How they got there (and why the island matters)
Dingoes arrived in Australia thousands of years ago, most likely with seafarers from the north. Over time they adapted into an animal uniquely suited to Australia: heat, drought, long distances, patchy food, and the ability to thrive on brains as much as brawn.
K’gari is special because isolation helps keep its population distinct. In plain terms: it’s one of the most famous dingo places in the world because the animals are still wild and recognisably “dingo”, not just mixed feral dogs.
How they’re tracked and managed (and why it’s not “anti-dingo”)
The goal is not to “remove dingoes” — it’s to keep wongari wild and keep people safe. When dingoes start associating people with food, they become bolder, hang around camps, test boundaries… and then the dingo usually loses.
How rangers actually monitor them
- Identification: rangers profile individuals using unique markings and (in some cases) ear tags. (QPWS)
- Reporting: visitors can report threatening behaviour — rangers track patterns and hotspots. (QPWS)
- Tech: research has used tracking collars and cameras to reveal movement and feeding behaviour. One ranger described footage as something they’d “never seen anything like before,” showing how far a dingo can roam and how opportunistic they are. (9News / QLD DES quotes)
- Enforcement: fines apply for feeding, disturbing, or making food available — because that’s what creates “problem” dingoes. (QPWS / DETSI)
Rangers also watch social media and investigate reports because “inadvertently” feeding a predator still teaches the same lesson: humans = food. (DETSI)
The dingo safety rules that actually work (and why they’re different on K’gari)
On most Aussie trips, wildlife is “look but don’t touch.” On K’gari, you add one more layer: don’t act like prey, don’t act like a feeder, and don’t act alone. Queensland Parks’ guidance is clear: stay in groups, carry a stick, don’t run, and keep kids within arm’s reach. (QPWS)
If a dingo approaches you (the calm, confident play)
- Stop. Face it. Don’t panic.
- Stand tall. Keep your group tight. Bring kids to your side (arm’s reach).
- Hold your stick out in front as a visual boundary (stick, pole, fishing rod — anything long and sturdy). (QPWS)
- Back away slowly toward a vehicle or a fenced area.
- Do not run. Running/jogging can trigger chase behaviour and has been linked to negative interactions. (QPWS)
- Report threatening behaviour (circling, lunging, being bailed up, property theft, nips/bites) to rangers. (QPWS)
Most people who follow these rules have good experiences — because the dingo stays wild, the distance stays real, and the moment stays safe.
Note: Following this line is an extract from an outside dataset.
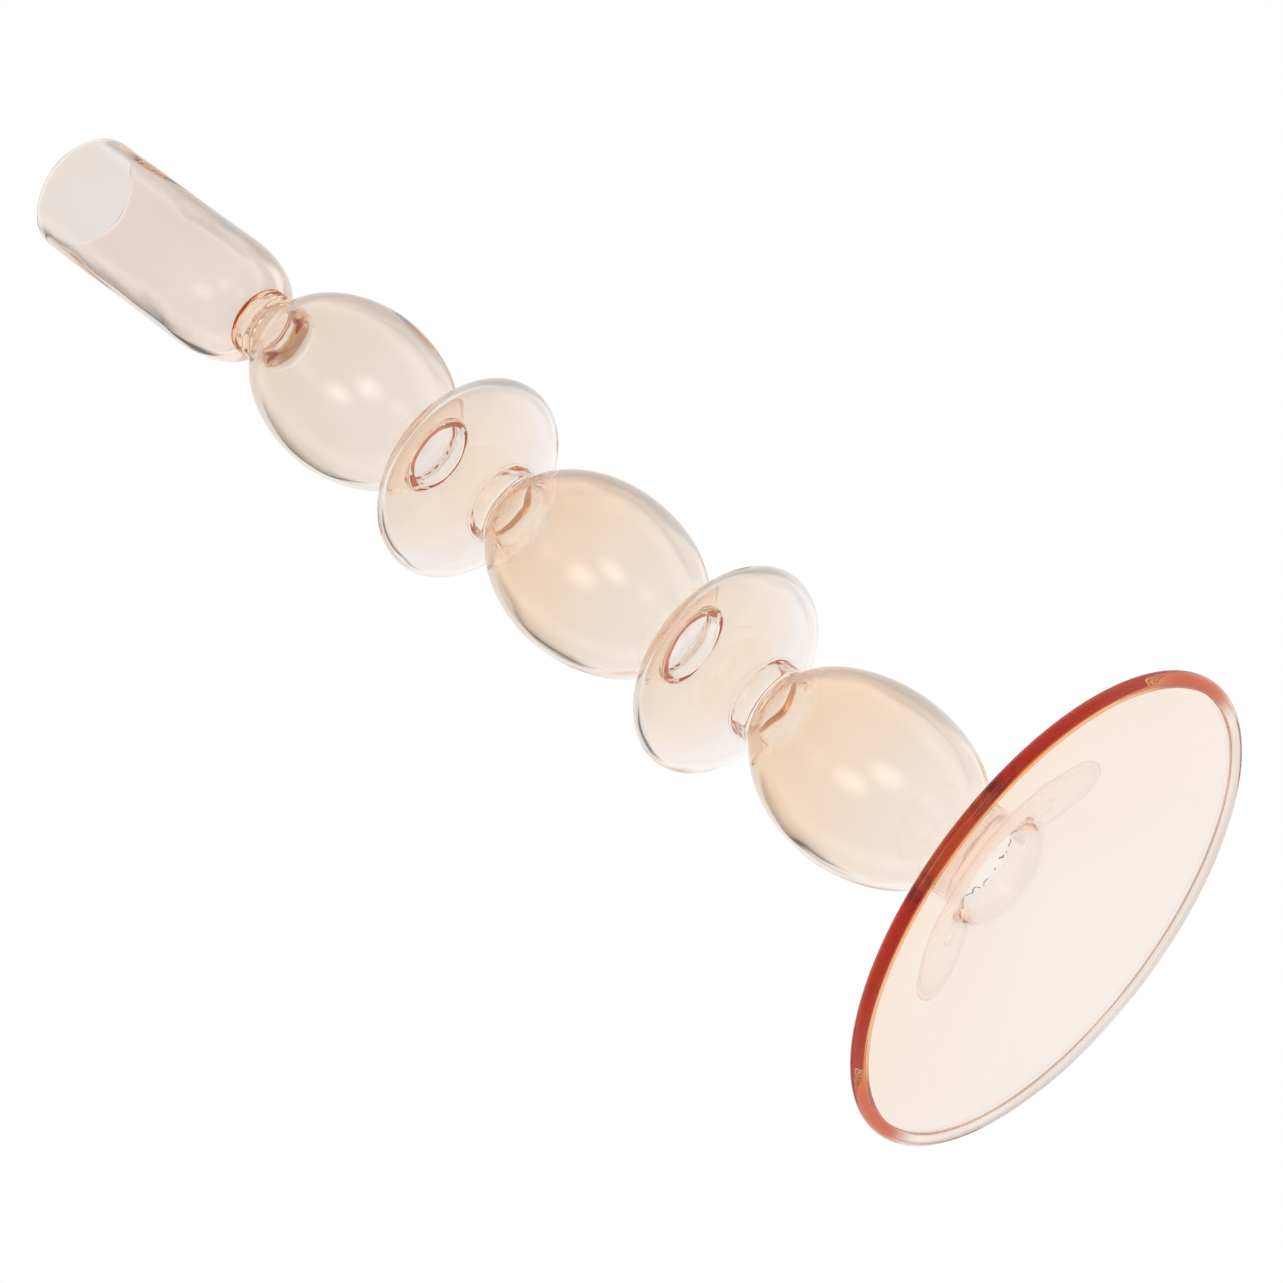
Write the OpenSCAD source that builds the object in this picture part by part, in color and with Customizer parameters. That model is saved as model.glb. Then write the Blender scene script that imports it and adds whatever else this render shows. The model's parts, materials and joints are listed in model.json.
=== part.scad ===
// Blown-glass candlestick: a candle cup on a stem of three bulbs and two discs,
// standing on a dished foot with a beaded rim. Every piece is a body of revolution
// about Z. The stem is hollow from the hole in the foot up to the cup's closed bottom.
// Pieces meet face to face at the seals, where hot glass was joined to hot glass.

/* [Cup] */
// Height of the mouth above the table
total_h = 260; // [252:1:268]
// Outer radius of the cup
cup_r = 12.3; // [12.1:0.1:13]
// Radius of the hole that takes the candle
candle_r = 11.15; // [10.6:0.05:11.2]
// Height at which the cup's straight wall ends
cup_shoulder_z = 218.8; // [218.4:0.1:221]
// Height of the cup's rounded bottom, outside
cup_bottom_h = 13.6; // [13:0.1:13.9]
// Thickness of the cup's bottom at its middle
cup_floor = 1.5; // [1.3:0.1:2.2]

/* [Stem] */
// Height of the lowest bulb's middle
first_bulb_z = 42.4; // [42:0.1:43]
// Distance from one bulb's middle to the next
bulb_pitch = 67.5; // [67:0.1:68]
// Height of a disc's middle above the bulb under it
disc_rise = 34.5; // [34:0.1:35]
// Largest outer radius of a bulb
bulb_r = 16.6; // [16:0.1:18]
// Half of a bulb's length, if it ran on to a point
bulb_half = 23.3; // [23:0.1:24]
// Largest outer radius of a disc
disc_r = 19.9; // [19:0.1:21]
// Half of a disc's height, if it ran on to a point
disc_half = 9.7; // [9.4:0.1:10]
// Outer radius of the necks between bulbs and discs
neck_r = 7.6; // [7.4:0.1:7.9]
// Bore radius of those necks, where the seals are thick
neck_bore_r = 6.3; // [6:0.1:6.5]
// Outer radius of the neck under the cup
top_neck_r = 6.9; // [6.5:0.1:7.2]
// Bore radius of that neck, right under the cup
top_bore_r = 5.4; // [5.1:0.1:5.6]
// Radius of the throat, where that neck's glass is thickest
throat_r = 4.2; // [3.8:0.1:4.6]

/* [Glass] */
// Wall of the bulbs and discs
wall = 1.15; // [1:0.05:1.3]
// Wall of the foot's plate
plate_wall = 1.6; // [1.4:0.1:1.8]

/* [Foot] */
// Outer radius of the foot
foot_r = 45; // [42:0.5:48]
// Radius of the rim's rounded bead
bead_r = 1.45; // [1.3:0.05:1.6]
// Width of the flat ring on which the foot stands
rest_w = 0.8; // [0.6:0.1:1]
// Height of the plate's underside at the middle
foot_rise = 12.2; // [11:0.1:12.6]
// How strongly the plate is dished, where 1 is a straight cone
foot_curve = 1.8; // [1.4:0.1:2.2]
// Radius at which the plate turns up into the neck
foot_turn_r = 9.6; // [9.4:0.1:10.2]
// Outer radius of the neck above the foot
foot_neck_r = 8.6; // [8.3:0.1:8.8]
// Bore radius of the neck above the foot
foot_bore_r = 7; // [6.8:0.1:7.2]

/* [Hidden] */
$fn = 96;

// The stem's forms, from the foot up: [middle, largest radius, half height]
lower_bulb_z = first_bulb_z;
middle_bulb_z = first_bulb_z + bulb_pitch;
upper_bulb_z = first_bulb_z + 2 * bulb_pitch;
lower_disc_z = lower_bulb_z + disc_rise;
upper_disc_z = middle_bulb_z + disc_rise;
forms = [
    [lower_bulb_z, bulb_r, bulb_half],
    [lower_disc_z, disc_r, disc_half],
    [middle_bulb_z, bulb_r, bulb_half],
    [upper_disc_z, disc_r, disc_half],
    [upper_bulb_z, bulb_r, bulb_half]
];
fillet = 2.2;          // how far the hollow between two forms is rounded
bore_fillet = 2.2;     // the same for the surface inside
steps = 36;            // points along one side of a bulb or a disc

// Where the pieces are cut apart. A form's own piece ends this far from its middle.
bulb_end = 20.2;
disc_end = 9.0;
foot_seal_z = 17.2;                     // top of the plate's own neck
foot_bore_z = 15.4;                     // where the bend of the plate's underside ends
foot_neck_z = 16.8;                     // and that of its upper side
cup_seal_z = cup_shoulder_z - cup_bottom_h - 0.7;
top_neck_z = upper_bulb_z + bulb_end;   // under this the stem is thin-walled
throat_below = 3.7;                     // height over which the bore narrows to the throat
throat_above = min(1.9, cup_seal_z - top_neck_z - throat_below - 0.3);    // and over which it widens again

// Radius of an ellipse of revolution at height z
function form_r(z, f, less) =
    let (a = f[2] - less, u = (z - f[0]) / a)
    abs(u) >= 1 ? 0 : (f[1] - less) * sqrt(1 - u * u);

// The larger of two radii, with the corner between them rounded over k
function blend(a, b, k) = max(a, b) + pow(max(k - abs(a - b), 0), 2) / (4 * k);

// Largest form radius at height z, inside (less = wall) or outside (less = 0)
function widest(z, less) = max([for (f = forms) form_r(z, f, less)]);

// One of three radii: of the neck over the foot, of a neck in the stem, or of the neck under the cup
function neck_at(z, foot, between, top) =
    z < lower_bulb_z ? foot : z < upper_bulb_z ? between : top;

// Outer radius of the stem: the forms, and the necks between them
function stem_r(z) =
    blend(widest(z, 0), neck_at(z, foot_neck_r, neck_r, top_neck_r), fillet);

// Inner radius of the stem
function stem_bore(z) =
    blend(widest(z, wall), neck_at(z, foot_bore_r, neck_bore_r, neck_bore_r), bore_fillet);

// Heights from z0 to z1, closer together near both ends
function heights(z0, z1, n) = [for (i = [0:n]) (z0 + z1) / 2 - (z1 - z0) / 2 * cos(180 * i / n)];

function backwards(list) = [for (i = [len(list) - 1:-1:0]) list[i]];

// A ring of the stem between two heights, turned about Z
module stem_piece(z0, z1, n) {
    zs = heights(z0, z1, n);
    rotate_extrude()
        polygon(concat(
            [for (z = zs) [stem_r(z), z]],
            [for (z = backwards(zs)) [stem_bore(z), z]]
        ));
}

module bulb(z) color([0.95, 0.83, 0.70, 0.5]) stem_piece(z - bulb_end, z + bulb_end, steps);
module disc(z) color([0.93, 0.87, 0.84, 0.5]) stem_piece(z - disc_end, z + disc_end, steps);
module seal(z0, z1) color([0.90, 0.65, 0.42, 0.6]) stem_piece(z0, z1, 10);

// Cup: straight wall, fire-polished lip and a rounded closed bottom, a little thicker at its corner
module candle_cup() {
    lip = (cup_r - candle_r) / 2;
    shoulder = cup_r - top_neck_r + 0.4;
    inner_bottom_z = cup_shoulder_z + 1.2;
    inner_flat_r = top_neck_r - 2.1;           // the floor is flat within this
    inner_h = inner_bottom_z - cup_seal_z - cup_floor;
    color([0.91, 0.85, 0.79, 0.5])
    rotate_extrude()
        polygon(concat(
            [[0, cup_seal_z], [stem_r(cup_seal_z), cup_seal_z]],
            [for (t = [90:-7.5:0])
                [cup_r - shoulder * (1 - cos(t)), cup_shoulder_z - cup_bottom_h * sin(t)]],
            [for (t = [0:15:180])
                [candle_r + lip + lip * cos(t), total_h - lip + lip * sin(t)]],
            [for (t = [0:6:90])
                [inner_flat_r + (candle_r - inner_flat_r) * cos(t), inner_bottom_z - inner_h * sin(t)]],
            [[0, inner_bottom_z - inner_h]]
        ));
}

// Thick neck under the cup: its bore narrows to a throat and widens again
module cup_seal() {
    throat_z = top_neck_z + throat_below;
    wide_bore_r = stem_bore(top_neck_z);
    color([0.75, 0.35, 0.15, 0.7])
    rotate_extrude()
        polygon(concat(
            [for (z = heights(top_neck_z, cup_seal_z, 10)) [stem_r(z), z]],
            [[top_bore_r, cup_seal_z]],
            [for (t = [180:-15:0])
                [throat_r + (top_bore_r - throat_r) * (1 - cos(t)) / 2, throat_z + throat_above * t / 180]],
            [for (t = [15:15:180])
                [throat_r + (wide_bore_r - throat_r) * (1 - cos(t)) / 2, throat_z - throat_below * t / 180]]
        ));
}

// How much of the way from the plate's edge to its turn radius r lies
function inward(r) =
    let (edge = foot_r - 2 * bead_r + 0.5)
    max((edge - r) / (edge - foot_turn_r), 0);

// Height and slope of the plate's underside at radius r: flat near the rim, steeper near the neck
function under_z(r) =
    bead_r - plate_wall / 2 + (foot_rise - bead_r + plate_wall / 2) * pow(inward(r), foot_curve);
function under_slope(r) = (under_z(r - 0.1) - under_z(r)) / 0.1;

// Points of a smooth bend that leaves [r, z] = from with the given slope and ends upright at to
function bend(from, to, slope, n) =
    let (corner = [to[0], from[1] + (from[0] - to[0]) * slope])
    [for (i = [0:n]) let (t = i / n) (1 - t) * (1 - t) * from + 2 * t * (1 - t) * corner + t * t * to];

// Dished plate that turns up into the neck above it
module foot_plate() {
    edge = foot_r - 2 * bead_r + 0.5;
    radii = [for (i = [0:20]) edge + (foot_turn_r - edge) * i / 20];
    lift = plate_wall * 1.06;                  // the plate's thickness, measured upright
    top_r = foot_turn_r + 2.2;                 // where the upper side begins to turn
    turn_slope = under_slope(top_r);
    color([0.95, 0.89, 0.86, 0.5])
    rotate_extrude()
        polygon(concat(
            [for (r = radii) if (r > foot_turn_r + 0.01) [r, under_z(r)]],
            bend([foot_turn_r, foot_rise], [foot_bore_r, foot_bore_z], under_slope(foot_turn_r + 0.1), 10),
            [[foot_bore_r, foot_seal_z], [foot_neck_r, foot_seal_z]],
            backwards(bend([top_r, under_z(top_r) + lift], [foot_neck_r, foot_neck_z], turn_slope, 10)),
            [for (r = backwards(radii)) if (r > top_r + 0.2) [r, under_z(r) + lift]]
        ));
}

// Bead round the plate's edge, with a narrow flat where it stands
module foot_rim() {
    edge = foot_r - 2 * bead_r + 0.5;
    middle = foot_r - bead_r;
    flat_t = asin(rest_w / 2 / bead_r);
    settle = bead_r * (1 - cos(flat_t));       // how much of the bead the flat takes off
    color([0.72, 0.22, 0.08, 0.8])
    rotate_extrude()
        difference() {
            translate([middle, bead_r - settle]) circle(r = bead_r);
            translate([middle - foot_r, -foot_r]) square([2 * foot_r, foot_r]);
            translate([edge - foot_r, -foot_r]) square([foot_r, 2 * foot_r]);
        }
}

candle_cup();
cup_seal();
bulb(upper_bulb_z);  // upper_bulb
seal(upper_disc_z + disc_end, upper_bulb_z - bulb_end);  // upper_bulb_seal
disc(upper_disc_z);  // upper_disc
seal(middle_bulb_z + bulb_end, upper_disc_z - disc_end);  // upper_disc_seal
bulb(middle_bulb_z);  // middle_bulb
seal(lower_disc_z + disc_end, middle_bulb_z - bulb_end);  // middle_bulb_seal
disc(lower_disc_z);  // lower_disc
seal(lower_bulb_z + bulb_end, lower_disc_z - disc_end);  // lower_disc_seal
bulb(lower_bulb_z);  // lower_bulb
seal(foot_seal_z, lower_bulb_z - bulb_end);  // foot_seal
foot_plate();
foot_rim();
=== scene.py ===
# %% [markdown]
# # A lampworked glass candlestick
#
# The real candlestick is one long bubble of pale amber glass. A glassworker draws a tube,
# blows a bulb, pinches a neck, blows a disc, and seals the sections to each other in the
# flame. The cup goes on top and a dished foot with a rolled rim goes underneath.
# All of it is a body of revolution about Z, so every piece here is a thin outline spun
# about that axis. Each outline has two sides, the outer skin and the inner skin, because
# glass only looks like glass when light crosses a wall of real thickness.

# %% Load the frame
import json
import math

import bmesh
import bpy
from mathutils import Matrix, Vector, noise


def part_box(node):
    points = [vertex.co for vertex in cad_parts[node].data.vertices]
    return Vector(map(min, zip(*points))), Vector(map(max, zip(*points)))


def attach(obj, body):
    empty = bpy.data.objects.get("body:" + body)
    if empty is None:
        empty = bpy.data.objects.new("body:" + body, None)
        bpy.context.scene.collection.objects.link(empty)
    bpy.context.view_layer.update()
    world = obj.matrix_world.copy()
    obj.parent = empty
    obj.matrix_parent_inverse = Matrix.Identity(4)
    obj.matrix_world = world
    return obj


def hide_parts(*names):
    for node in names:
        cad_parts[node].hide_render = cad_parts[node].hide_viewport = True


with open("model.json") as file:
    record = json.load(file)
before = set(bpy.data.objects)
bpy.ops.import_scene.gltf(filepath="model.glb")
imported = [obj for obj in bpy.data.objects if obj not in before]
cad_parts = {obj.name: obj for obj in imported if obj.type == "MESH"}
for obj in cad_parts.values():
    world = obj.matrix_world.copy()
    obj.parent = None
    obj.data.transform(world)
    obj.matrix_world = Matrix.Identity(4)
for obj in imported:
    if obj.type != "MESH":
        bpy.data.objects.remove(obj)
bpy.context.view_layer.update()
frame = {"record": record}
scene = bpy.context.scene
MM = 0.001

# %% [markdown]
# ## Camera
#
# The camera looks up at the candlestick from under its foot, and it is rolled, so that the
# stem lies across the picture from corner to corner. A long lens keeps the bulbs nearly
# equal in size. The view is written as three directions, forward, right and up, which
# become the columns of the camera's matrix. That is easier to follow than three angles.

# %% Camera
VIEW_TILT = math.radians(32.07)
VIEW_ROLL = math.radians(53.06)
VIEW_LENS = 102.75
AIM_HEIGHT = 0.125
AIM_RIGHT, AIM_UP, AIM_AWAY = -0.01805, 0.01958, 0.6515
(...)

Fishing + wongari: protect your bait, protect the dingo, protect the whole vibe
Your photo setup is classic K’gari: rod out, beach calm, and a wongari sitting off in the mid-distance looking “nice.” Here’s the reality: fishing smells are an absolute magnet. Bait bags, berley, buckets, fish frames — it’s basically a scent trail. QLD Parks specifically warns that dingoes roam the shoreline investigating anything for traces of food. (QPWS)
- Store bait and fish in your vehicle or in shoulder bags — not open beach buckets. (QPWS)
- Cover baited hooks and keep tackle secure (they investigate rods and bags). (QPWS)
- Keep berley and fish remains sealed — never tied to the outside of a vehicle or hanging off a tent. (QPWS)
- Bury fish remains properly: at least 50cm deep, just below the high tide mark, and do it when dingoes aren’t around. (QPWS / DETSI)
Why so strict? Because scraps don’t just attract dingoes — they train them. Rangers have also warned about dingoes being injured by fishing gear (hooks/lines) when people leave bait and tackle accessible. (ABC/DETSI reporting)
Confirmed incidents (the hard truth) — and the simple lesson behind them
It’s important to say it plainly: serious incidents have happened on K’gari, including a fatal attack in 2001 on a child at Waddy Point. More recently, there have been serious bites and escalating interactions, and authorities have sometimes euthanised high-risk animals after incidents. (ABC / Guardian reporting)
The repeat lesson: negative incidents rise when dingoes lose fear of humans — usually through food access, scraps, rubbish, or people trying to get too close for photos. If humans behave better, dingoes stay wild… and everyone wins.
Where else dingoes live in Australia (and what’s different on the mainland)
Dingoes (and dingo-type wild dogs) exist across huge parts of mainland Australia in everything from deserts to forests — they’re one of the most adaptable predators on the continent. What changes is the human context: on the mainland, interbreeding with domestic/feral dogs is more common in some regions, and management can be very different depending on land use.
That’s one reason K’gari matters so much: it’s a rare place where you can see a wild dingo population up close — and if you do it right, the animal stays a wild dingo, not a begging beach dog.